It may look like a regular BMW XM at first glance but the Toronto Red stripe across the SUV’s massive side profile indicates we’re dealing with the Label Red. The matching red contour for the rear badge is also a telltale sign it’s the high-performance version. This prototype painted in M Brooklyn Grey can be seen riding on the 21-inch wheels (918 M style), but you can step up to a 22-inch set or even massive 23-inch alloys.

BMW’s most powerful production car ever won’t enter series production at the Spartanburg plant in South Carolina until August, so this is definitely a pre-production prototype used for testing purposes. The XM Label Red packs a combined output of 738 hp and a colossal 738 lb-ft (1,000 Nm) from a twin-turbo V8 4.4-liter engine working together with an electric motor built into the eight-speed automatic transmission.

Priced from $185,995 in the United States before options (yes, there are still a few extras you can add), the spicy XM is a preview of what’s to come in terms of the new M5. The G90 Sedan and recently announced G99 Touring will use an adaptation of the PHEV V8 setup, dialed to somewhere between the regular XM and the Label Red. We’re hearing it’s going to have 718 hp in a presumably lighter vehicle than the SUV’s shocking curb weight of 2,720 kg (nearly 6,000 pounds).

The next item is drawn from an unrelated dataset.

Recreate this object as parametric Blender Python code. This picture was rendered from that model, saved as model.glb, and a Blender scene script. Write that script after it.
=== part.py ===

Regardless of how much power the engineers throw at the XM, it’s impossible to make such a large and heavy vehicle as nimble and as fun to drive as an M2. Looking strictly at the performance numbers, the 2024 X5 M Competition should still be faster, but BMW believes people will buy the XM for other reasons. The striking design would be one of them, along with the exclusive touches on the inside. That said, the SUV didn’t get the special cabin we saw on the namesake concept.

By now, you’re probably wondering who is going to buy the XM. According to internal studies conducted by BMW, the United States will be the biggest single market for the M flagship, with 26% of all sales. China is projected to be right behind, at 23%. The Middle East is estimated to account for 8% of the demand, with Germany and South Korea up next at 7% each.